9. Bankroll Mafia - Bankroll Mafia
T.I. said "bankroll mafia" on his first collaboration with Young Thug, "About The Money," and now it's an actual group, although there are 4 other lesser known rappers in the group who get the majority of the verses on the album. It probably would've been more marketable to just make an EP of the 7 tracks that have Young Thug on them, but the whole thing is pretty good, and Shad Da God kind of turns up as the unexpected anchor of the group, I really became a fan of him based on this.

10. Boosie Badazz & C-Murder - Penitentiary Chances
Boosie released 3 remarkably good solo albums in the first 3 months of 2016, and he's kept up that pace in April, although it's a collaborative project that was mostly recorded a while ago. C-Murder has recorded multiple albums while incarcerated now, and they decided to do this album while Boosie was in Angola, so all of C-Murder's verses and most of Boosie's verses are these distorted vocal tracks recorded in prison. I really have no idea what the logistics of all that are, it's kinda crazy. But while this obviously isn't as polished as Boosie's other recent work, it's pretty harrowing stuff and the lo-fi sound kind of matches the content of songs like "Dear Supreme Court" and "Black Babies Don't Mourn."

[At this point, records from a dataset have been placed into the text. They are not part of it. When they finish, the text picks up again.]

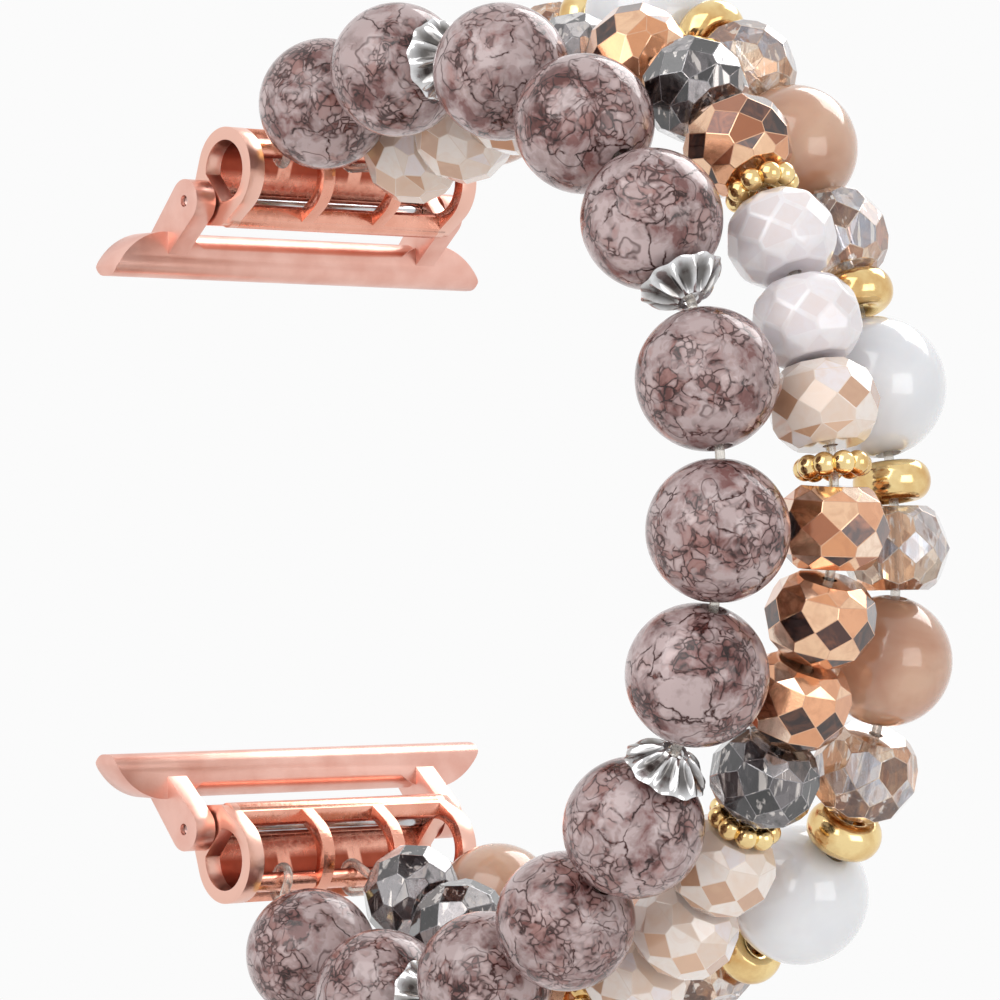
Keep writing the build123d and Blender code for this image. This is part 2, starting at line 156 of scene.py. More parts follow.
def crackleGlass():
    s = crackleSettings
    material, tree = newMaterial("crackle_glass")
    place = millimetres(tree)

    def shifted(vector, scale, amount):
        # the place moved by a noise, so that cracks wander
        drift = addNode(tree, "TexNoise", {"Vector": place, "Scale": scale}).outputs["Color"]
        step = addNode(tree, "VectorMath", {0: drift, 1: (amount, amount, amount)}, operation="MULTIPLY")
        return addNode(tree, "VectorMath", {0: vector, 1: step}, operation="ADD")

    swept = shifted(place, *s["sweep"])
    jagged = shifted(swept, *s["jag"])
    frayed = shifted(swept, *s["fray"])

    def cloud(scale, detail, low, high):
        # soft patches, 1 inside them and 0 outside
        noise = addNode(tree, "TexNoise", {"Vector": swept, "Scale": scale, "Detail": detail, "Roughness": 0.6})
        return addNode(tree, "MapRange", {0: noise, 1: low, 2: high})

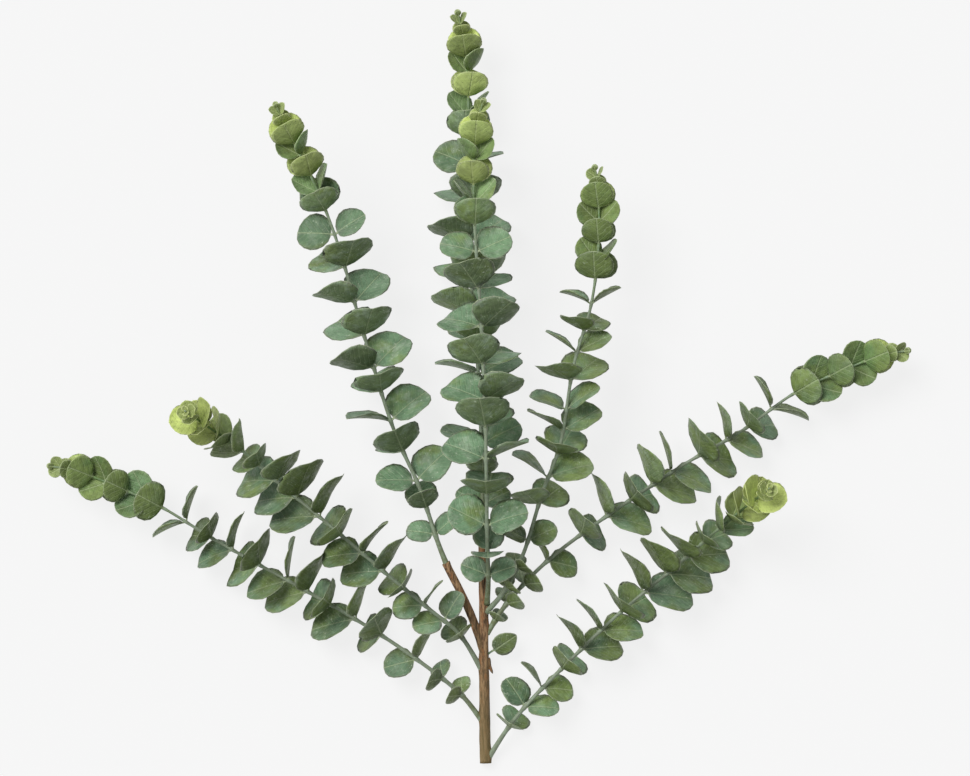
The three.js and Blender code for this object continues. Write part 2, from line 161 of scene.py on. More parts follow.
TRUNK_ROUTE = [
    (0.4, 0, 4.6), (0, 20, 5.4), (-0.4, 50, 8.8), (-0.9, 90, 14), (-1.2, 130, 20),
    (-1.7, 165, 25.4), (-1.7, 181, 28),
]
TRUNK_RADII = [4.5, 4.3, 4.1, 3.9, 3.7, 3.5, 3.3, 3.2]
TWIG_ROUTE = [(-0.9, 88, 14), (-7, 108, 17), (-17, 132, 20.5), (-31.5, 160.5, 25.6)]
TWIG_RADII = [3.2, 3.2, 3.1, 3.0, 2.9]
SPUR_ROUTE = [(1.6, 84, 13), (3.6, 78, 12.4), (6.2, 71.8, 11.3)]
TRUNK_LEAF_ROUTE = [(1.6, 87, 13.9), (5, 89.5, 14.4), (9, 92, 15)]
TRUNK_LEAF = {
    "root_along": 4.5, "facing": (0.1, -0.25, 1), "length": 24, "width": 19, "cup": 0.15, "bend": -0.2,
}
TRUNK_LEAF_STALK = {"radii": (1.0, 0.5), "rings": 8, "clear_of_lines": 5.0}

# A blade is this share of the solid leaf's length, and its outline begins where its short stalk ends.
VISIBLE_LENGTH = 0.98
STALK_SHARE = 0.09
STALK_RADIUS = 0.9
STALK_RADII_IN_WIDTH = 5
STALK_FADE = 0.16

# The outline is an egg, and the powers under 1 make the rings round a blade boxy, so that its rim is crisp.
EGG_SKEW = 0.9
EGG_FULLNESS = 2.15
RING_POWER_ACROSS = 0.6
RING_POWER_ABOVE = 0.5
EDGE_WAVES = 1.3
EDGE_WAVE_SHIFT = 0.37

# Where a leafy stem leaves the wood, a collar swells the bark a little way along it, apart from the last
# rings of a bar.
COLLAR = {"height": 0.9, "ahead": 5, "reach": 6, "spread": 0.35, "end_rings": 4}
TWIG_FROM_CUT_END = 60

# The bark turns in at the cut end: its first two rings lie this far along the trunk, and the ridges fade.
CUT_RIM = {"along": (0.7, 0.05), "narrowing": 0.8, "faded_rings": 3, "fading": 0.5}

# The cut face's rings by their distance along the trunk and their share of its radius, rim to pith.
CUT_FACE = {"along": (1.4, 0.5, 0.25, 0.12, 0.1), "share": (1.0, 0.97, 0.8, 0.4, 0.08), "inset": 0.55}

# The bark flake is an oval bar, flatter from top to bottom, with a slight ripple along it.
SPUR = {
    "radius": 2.3, "point_radius": 0.15, "narrowing": 0.6, "flatness": 0.3,
    "ripple": 0.12, "ripple_pace": 9, "relief": -0.1, "from_cut_end": 80.0,
}
TRUNK_SIDES = 30
TWIG_SIDES = 24
SPUR_SIDES = 12
STEM_SIDES = 10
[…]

Worst Album of the Month: PJ Harvey - The Hope Six Demolition Project
I've always been a pretty casual fan of PJ Harvey, I like Dry and some other records she's made but she was never a big deal to me where I have to hear every new album. I was intrigued to hear this one from the jump, though. First because she recorded it in public as an art exhibit, similar to a Beauty Pill album I wrote about last year (Beauty Pill's Chad Clark wrote about PJ's album here). And then, I was intrigued because this artists who's gotten nothing but glowing reviews her whole career was suddenly getting some really bad reviews (particularly this Tom Breihan review). And man, it really does come off badly, I just didn't enjoy the sledgehammer subtlety of this album's political commentary at all, and the whole thing just sounded drab and dull.